Often times I find myself having to handle a particular portion of a SQL statement via a script. I've written a lot of specialized regular expressions over time to handle these tasks, but the one that I've had to write the most is a basic 'tokenizer' which understands the quoting semantics of a MySQL statement.
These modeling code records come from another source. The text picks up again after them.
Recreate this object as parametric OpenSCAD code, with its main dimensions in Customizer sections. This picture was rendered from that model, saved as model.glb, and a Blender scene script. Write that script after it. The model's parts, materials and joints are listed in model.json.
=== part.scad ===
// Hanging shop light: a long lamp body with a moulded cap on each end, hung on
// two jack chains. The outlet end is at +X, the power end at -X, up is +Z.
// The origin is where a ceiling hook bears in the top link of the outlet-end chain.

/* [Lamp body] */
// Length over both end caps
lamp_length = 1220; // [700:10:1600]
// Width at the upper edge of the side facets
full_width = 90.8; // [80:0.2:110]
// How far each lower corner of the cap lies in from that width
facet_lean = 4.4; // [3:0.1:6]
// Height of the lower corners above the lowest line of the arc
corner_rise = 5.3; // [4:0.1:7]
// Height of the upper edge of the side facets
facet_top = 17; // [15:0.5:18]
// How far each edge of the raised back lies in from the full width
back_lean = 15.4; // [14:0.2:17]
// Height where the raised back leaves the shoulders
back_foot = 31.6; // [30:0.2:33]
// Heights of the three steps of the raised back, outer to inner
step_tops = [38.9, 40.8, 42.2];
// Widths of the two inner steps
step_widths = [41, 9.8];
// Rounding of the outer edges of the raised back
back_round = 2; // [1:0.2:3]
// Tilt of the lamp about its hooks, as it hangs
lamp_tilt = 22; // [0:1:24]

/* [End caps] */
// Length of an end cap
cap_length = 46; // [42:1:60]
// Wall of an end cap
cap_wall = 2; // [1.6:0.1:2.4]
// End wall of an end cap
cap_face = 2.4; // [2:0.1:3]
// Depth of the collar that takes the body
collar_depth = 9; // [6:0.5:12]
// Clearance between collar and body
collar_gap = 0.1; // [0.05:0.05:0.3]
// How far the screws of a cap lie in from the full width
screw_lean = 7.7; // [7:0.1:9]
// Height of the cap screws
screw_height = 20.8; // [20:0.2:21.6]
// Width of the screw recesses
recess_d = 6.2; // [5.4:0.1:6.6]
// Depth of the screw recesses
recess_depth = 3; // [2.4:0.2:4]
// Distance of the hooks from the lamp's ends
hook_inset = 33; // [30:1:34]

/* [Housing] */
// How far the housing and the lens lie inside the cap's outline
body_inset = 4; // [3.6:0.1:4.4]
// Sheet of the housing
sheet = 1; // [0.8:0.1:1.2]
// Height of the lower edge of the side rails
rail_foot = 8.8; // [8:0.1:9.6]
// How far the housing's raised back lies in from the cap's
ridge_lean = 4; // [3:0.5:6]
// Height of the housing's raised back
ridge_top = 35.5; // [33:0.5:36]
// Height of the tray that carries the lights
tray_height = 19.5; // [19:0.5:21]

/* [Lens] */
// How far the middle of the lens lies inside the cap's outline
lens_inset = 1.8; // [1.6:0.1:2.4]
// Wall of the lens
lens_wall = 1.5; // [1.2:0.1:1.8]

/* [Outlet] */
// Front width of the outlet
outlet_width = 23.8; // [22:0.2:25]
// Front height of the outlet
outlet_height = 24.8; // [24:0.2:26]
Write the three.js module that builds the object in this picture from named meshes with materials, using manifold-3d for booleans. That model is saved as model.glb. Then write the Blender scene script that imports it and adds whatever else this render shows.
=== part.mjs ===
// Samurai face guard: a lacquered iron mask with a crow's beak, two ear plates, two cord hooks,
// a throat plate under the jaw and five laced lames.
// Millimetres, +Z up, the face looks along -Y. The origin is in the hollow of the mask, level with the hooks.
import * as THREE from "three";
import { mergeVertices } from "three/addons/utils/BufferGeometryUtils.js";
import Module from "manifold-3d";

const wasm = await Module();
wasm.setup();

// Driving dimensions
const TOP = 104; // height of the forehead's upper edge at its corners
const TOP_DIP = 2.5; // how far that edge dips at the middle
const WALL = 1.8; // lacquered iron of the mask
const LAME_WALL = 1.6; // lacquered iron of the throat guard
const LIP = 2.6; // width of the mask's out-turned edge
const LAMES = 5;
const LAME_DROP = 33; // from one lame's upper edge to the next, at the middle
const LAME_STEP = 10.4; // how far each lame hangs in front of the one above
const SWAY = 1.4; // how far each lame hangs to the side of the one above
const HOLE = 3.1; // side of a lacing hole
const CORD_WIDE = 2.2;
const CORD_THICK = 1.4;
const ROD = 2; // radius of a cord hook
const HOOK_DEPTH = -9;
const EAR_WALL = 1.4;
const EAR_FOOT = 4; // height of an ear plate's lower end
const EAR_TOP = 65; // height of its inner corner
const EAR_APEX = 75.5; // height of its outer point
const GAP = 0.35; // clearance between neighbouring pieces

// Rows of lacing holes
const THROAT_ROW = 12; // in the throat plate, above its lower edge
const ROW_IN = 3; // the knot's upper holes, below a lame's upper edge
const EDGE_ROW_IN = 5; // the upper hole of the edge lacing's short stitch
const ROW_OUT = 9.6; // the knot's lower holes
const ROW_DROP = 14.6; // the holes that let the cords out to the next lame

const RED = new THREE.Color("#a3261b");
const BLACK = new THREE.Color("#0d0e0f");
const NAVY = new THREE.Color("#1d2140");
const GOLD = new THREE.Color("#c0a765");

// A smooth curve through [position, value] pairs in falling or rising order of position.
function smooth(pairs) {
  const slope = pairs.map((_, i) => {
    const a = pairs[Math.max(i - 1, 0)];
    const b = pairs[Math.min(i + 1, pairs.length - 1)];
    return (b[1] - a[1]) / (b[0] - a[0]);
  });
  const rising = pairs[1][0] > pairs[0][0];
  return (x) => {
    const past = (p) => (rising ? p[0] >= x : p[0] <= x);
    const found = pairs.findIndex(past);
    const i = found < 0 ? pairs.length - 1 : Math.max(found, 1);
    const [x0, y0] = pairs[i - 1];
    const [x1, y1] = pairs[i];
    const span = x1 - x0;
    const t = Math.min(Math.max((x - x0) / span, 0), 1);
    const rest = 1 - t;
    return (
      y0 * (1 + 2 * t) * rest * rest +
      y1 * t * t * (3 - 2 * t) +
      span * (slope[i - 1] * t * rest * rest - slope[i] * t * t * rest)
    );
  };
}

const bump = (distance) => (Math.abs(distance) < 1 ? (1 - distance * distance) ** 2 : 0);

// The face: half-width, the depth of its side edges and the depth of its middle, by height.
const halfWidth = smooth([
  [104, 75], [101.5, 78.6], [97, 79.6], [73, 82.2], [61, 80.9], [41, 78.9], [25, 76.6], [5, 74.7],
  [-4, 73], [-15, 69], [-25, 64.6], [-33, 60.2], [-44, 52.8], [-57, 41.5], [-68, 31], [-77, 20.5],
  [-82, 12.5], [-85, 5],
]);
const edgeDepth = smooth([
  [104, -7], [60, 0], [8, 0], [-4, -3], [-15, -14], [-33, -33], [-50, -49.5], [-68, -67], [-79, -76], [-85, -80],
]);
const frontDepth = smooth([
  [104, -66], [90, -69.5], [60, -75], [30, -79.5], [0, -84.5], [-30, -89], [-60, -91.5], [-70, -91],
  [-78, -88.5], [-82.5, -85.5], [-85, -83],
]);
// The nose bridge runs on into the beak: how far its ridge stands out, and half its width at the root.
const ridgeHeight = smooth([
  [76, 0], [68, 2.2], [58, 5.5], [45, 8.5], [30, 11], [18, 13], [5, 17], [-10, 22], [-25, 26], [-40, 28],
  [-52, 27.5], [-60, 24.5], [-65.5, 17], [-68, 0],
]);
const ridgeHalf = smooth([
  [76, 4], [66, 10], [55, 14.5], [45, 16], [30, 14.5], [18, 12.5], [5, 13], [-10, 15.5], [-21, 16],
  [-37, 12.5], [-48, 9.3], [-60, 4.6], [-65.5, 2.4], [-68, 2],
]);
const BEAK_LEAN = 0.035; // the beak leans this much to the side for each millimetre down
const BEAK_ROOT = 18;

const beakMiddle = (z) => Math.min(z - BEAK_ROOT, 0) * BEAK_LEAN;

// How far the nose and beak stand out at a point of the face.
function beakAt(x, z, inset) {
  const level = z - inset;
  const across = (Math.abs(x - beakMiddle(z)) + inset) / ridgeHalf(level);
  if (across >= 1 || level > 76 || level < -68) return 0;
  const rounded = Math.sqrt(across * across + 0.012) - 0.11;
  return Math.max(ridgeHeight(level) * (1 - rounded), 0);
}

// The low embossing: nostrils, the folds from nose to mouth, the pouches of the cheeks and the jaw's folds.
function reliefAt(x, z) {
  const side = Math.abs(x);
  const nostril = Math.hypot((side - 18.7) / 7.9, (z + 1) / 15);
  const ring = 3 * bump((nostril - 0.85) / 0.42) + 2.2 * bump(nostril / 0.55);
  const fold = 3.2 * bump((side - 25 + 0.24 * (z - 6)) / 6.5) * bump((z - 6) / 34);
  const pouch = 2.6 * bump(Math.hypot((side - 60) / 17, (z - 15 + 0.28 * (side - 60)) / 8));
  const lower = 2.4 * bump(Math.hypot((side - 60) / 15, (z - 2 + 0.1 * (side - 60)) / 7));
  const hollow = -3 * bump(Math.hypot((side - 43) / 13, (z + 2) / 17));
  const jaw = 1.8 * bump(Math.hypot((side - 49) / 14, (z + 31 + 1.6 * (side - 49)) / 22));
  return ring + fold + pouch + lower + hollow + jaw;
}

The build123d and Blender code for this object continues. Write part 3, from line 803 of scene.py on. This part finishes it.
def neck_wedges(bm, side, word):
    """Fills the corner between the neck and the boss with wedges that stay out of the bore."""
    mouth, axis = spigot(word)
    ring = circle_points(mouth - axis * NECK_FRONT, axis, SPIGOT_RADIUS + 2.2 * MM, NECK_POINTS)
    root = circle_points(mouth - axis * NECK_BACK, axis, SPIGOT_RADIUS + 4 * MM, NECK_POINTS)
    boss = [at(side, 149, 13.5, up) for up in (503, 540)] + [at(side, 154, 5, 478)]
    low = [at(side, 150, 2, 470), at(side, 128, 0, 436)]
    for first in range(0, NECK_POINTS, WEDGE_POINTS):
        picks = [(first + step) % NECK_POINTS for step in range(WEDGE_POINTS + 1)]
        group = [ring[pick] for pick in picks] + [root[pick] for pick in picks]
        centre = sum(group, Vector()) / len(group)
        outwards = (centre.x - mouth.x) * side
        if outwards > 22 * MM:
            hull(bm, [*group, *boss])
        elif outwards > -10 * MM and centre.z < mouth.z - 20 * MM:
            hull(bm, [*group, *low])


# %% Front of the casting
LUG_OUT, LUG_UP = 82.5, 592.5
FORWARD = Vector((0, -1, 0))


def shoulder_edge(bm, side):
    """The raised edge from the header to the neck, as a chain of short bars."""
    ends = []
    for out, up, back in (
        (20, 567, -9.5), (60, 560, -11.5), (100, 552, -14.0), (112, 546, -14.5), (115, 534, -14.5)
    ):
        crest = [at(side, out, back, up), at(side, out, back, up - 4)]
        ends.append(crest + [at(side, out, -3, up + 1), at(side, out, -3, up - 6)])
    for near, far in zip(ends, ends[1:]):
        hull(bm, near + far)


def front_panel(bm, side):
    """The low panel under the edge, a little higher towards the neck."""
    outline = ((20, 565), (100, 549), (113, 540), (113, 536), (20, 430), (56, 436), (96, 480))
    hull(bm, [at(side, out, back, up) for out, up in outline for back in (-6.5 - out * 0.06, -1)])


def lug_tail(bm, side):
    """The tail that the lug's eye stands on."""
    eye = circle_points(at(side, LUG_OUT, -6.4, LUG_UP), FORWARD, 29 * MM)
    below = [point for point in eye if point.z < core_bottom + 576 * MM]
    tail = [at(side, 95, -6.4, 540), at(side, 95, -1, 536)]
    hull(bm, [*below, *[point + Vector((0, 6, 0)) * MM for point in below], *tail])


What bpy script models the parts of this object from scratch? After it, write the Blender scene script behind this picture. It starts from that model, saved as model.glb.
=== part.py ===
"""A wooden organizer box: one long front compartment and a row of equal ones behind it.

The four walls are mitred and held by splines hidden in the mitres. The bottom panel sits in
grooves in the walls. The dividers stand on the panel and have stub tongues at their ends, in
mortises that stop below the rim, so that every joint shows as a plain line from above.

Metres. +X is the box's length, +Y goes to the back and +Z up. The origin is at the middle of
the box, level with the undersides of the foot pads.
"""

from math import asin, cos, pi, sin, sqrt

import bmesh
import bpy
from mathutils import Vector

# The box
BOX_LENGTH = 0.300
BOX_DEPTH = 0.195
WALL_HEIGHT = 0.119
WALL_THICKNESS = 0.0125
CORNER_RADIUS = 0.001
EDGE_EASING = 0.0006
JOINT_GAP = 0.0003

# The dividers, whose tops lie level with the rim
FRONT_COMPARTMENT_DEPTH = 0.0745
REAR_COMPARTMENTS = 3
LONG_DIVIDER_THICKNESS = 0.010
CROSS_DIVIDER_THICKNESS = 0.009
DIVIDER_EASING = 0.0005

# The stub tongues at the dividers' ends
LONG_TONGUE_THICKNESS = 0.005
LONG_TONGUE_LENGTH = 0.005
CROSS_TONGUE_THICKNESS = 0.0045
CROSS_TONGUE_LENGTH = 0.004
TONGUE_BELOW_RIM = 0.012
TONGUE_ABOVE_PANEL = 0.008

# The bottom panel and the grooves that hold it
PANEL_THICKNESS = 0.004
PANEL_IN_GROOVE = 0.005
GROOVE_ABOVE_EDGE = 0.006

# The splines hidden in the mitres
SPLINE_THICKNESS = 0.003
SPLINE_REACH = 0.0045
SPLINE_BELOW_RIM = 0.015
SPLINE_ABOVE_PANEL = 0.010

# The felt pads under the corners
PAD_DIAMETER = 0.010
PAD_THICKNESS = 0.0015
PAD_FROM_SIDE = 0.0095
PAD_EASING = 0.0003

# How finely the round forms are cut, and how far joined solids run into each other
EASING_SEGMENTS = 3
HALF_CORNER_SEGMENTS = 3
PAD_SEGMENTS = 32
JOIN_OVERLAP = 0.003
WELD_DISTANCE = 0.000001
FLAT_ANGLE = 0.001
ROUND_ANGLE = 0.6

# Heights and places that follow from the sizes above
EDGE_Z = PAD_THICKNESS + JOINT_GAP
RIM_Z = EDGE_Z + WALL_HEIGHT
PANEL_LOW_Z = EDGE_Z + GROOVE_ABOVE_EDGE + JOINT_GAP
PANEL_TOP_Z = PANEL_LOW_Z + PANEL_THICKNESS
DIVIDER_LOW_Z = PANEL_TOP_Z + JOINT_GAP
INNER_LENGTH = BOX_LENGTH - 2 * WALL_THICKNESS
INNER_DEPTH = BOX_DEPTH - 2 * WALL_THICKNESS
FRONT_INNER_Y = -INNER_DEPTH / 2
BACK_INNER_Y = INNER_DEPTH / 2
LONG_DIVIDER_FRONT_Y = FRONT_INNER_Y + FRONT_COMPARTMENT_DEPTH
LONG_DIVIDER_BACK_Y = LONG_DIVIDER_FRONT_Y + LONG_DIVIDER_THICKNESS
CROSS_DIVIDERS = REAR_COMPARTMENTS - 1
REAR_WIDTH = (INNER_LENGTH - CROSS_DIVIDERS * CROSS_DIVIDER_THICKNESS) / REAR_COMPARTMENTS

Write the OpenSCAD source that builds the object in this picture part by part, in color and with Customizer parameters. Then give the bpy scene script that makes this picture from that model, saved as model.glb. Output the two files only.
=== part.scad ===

That is, it understands `BackTick`, 'Single Quote' and "Double Quoted" strings.
#PHP Heredoc syntax
$regex = <<< END_OF_REGEX
/
[^ \"'`(),]*\([^)]*\) #match functions like concat(x,"y",`a`.`z`) or sum(`xyz`);
|\([^)]*?\) #match grouped items
|"[^"]*?" #match double quoted items
|'[^']*?' #match single quoted items
|`[A-Za-z0-9_ .'\"()+\\-&^%\$+?%\\/\\\\!`]+` #match backtick mysql names
|[^ ,]+ #match keywords, operators and aliases
|,
/xi
END_OF_REGEX;
When used with the preg_match_all() function, an array is produced which represents the tokenized string. Functions calls, quoted strings and grouped expressions are returned together, and may need additional processing, depending on your needs.
For example:
-- select sum(a * b) sweety,'abc' as a1,
-- "abc",concat(`def`.`abc`,'hello', x.y, z) as `blah`,
-- null + 1
-- from `abc`.`def` as def1
-- join xyz.zzz z1
-- on (z1.a = def1.a)
Array
(
[0] => select
[1] => sum(a * b)
[2] => sweety
[3] => ,
[4] => 'abc'
[5] => as
[6] => a1
[7] => ,
[8] => "abc"
[9] => ,
[10] => concat(`def`.`abc`,'hello', x.y, z)
[11] => as
[12] => `blah`
[13] => ,
[14] => null
[15] => +
[16] => 1
[17] => from
[18] => `abc`.`def`
[19] => as
[20] => def1
[21] => join
[22] => xyz.zzz
[23] => z1
[24] => on
[25] => (z1.a = def1.a)
)
I'm using this to process SQL statements and automatically create the Flexviews calls for the query. The following output is generated by my program for the above SQL statement (only the SELECT clause is currently represented):
call flexviews.add_expr(@mvid, 'SUM', 'a * b', 'sweety');
call flexviews.add_expr(@mvid, 'GROUP', 'abc', '1');
call flexviews.add_expr(@mvid, 'GROUP', "abc", '_abc_');
call flexviews.add_expr(@mvid, 'GROUP', 'concat(`def`.`abc`,\'hello\', x.y, z)', 'blah');
call flexviews.add_expr(@mvid, 'GROUP', 'null + 1', 'null_+_1');
|